Students dissect presidential debate
Updated: December 2, 2012 6:10AM
Some Wood Oaks Junior High School students in Northbrook may be more prepared to vote than some of those old enough to vote.
An eighth-grade social studies class of 12 and 13 year olds taught by instructor Gella Meyerhoff demonstrated their knowledge Oct. 23 as they discussed the presidential candidates’ last debate.
They focused on, among other things, the role the U.S. plays in the world because the presidential debate the night before was about foreign policy, said social studies teacher Chris Beck, who was visiting the class. He, Geoff Marshall, an eighth grade social studies teacher, and Meyerhoff had been working with the students using the Socratic discussion method.
“And a huge piece of this was understanding multiple perspectives,” said Katharine Olson, School District 27’s assistant superintendent for curriculum, instruction and assessment.
Although the students did not disclose their choices for president, they went over the issues they considered most important and the candidates’ take on them.
Student Daniel Gros pointed out that Republican Mitt Romney would cut Obama Care, but not military spending. President Barack Obama, the Democratic candidate, said that the U.S. already spends more than the next 10 countries do on the military, student Hassan Kahn said.
“Americans don’t like the uneven trade balance we have with China, so some might vote for Romney because they don’t want another country to have power over us,” student Katie Whalen said.

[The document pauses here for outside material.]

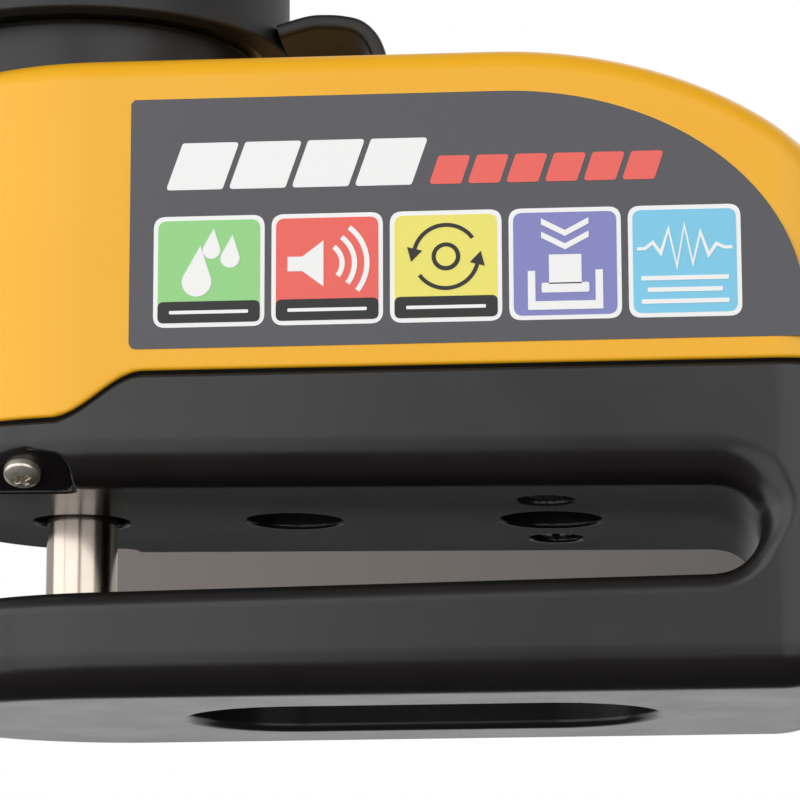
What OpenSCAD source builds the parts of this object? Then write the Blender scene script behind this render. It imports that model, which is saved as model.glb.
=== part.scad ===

Student Jiayi Huang, who is of Chinese heritage, wasn’t concerned about the trade imbalance, but was taken back by the difference in the candidates’ proposed handling of tax issues here, as well as the and the troops in Afghanistan. That decided her “vote,” she said.
It was the candidate who stated that the recognition of women’s rights was necessary for their countries’ progress that caught student Brianna Policarpio’s attention and probably her “vote.”
The students also were asked to click on a CNN link and choose three different locations around the world to find out what people there were saying about the U.S. presidential race. Several students noted that some people would like the U.S. to take care of its own problems instead of trying to police other nations. ~.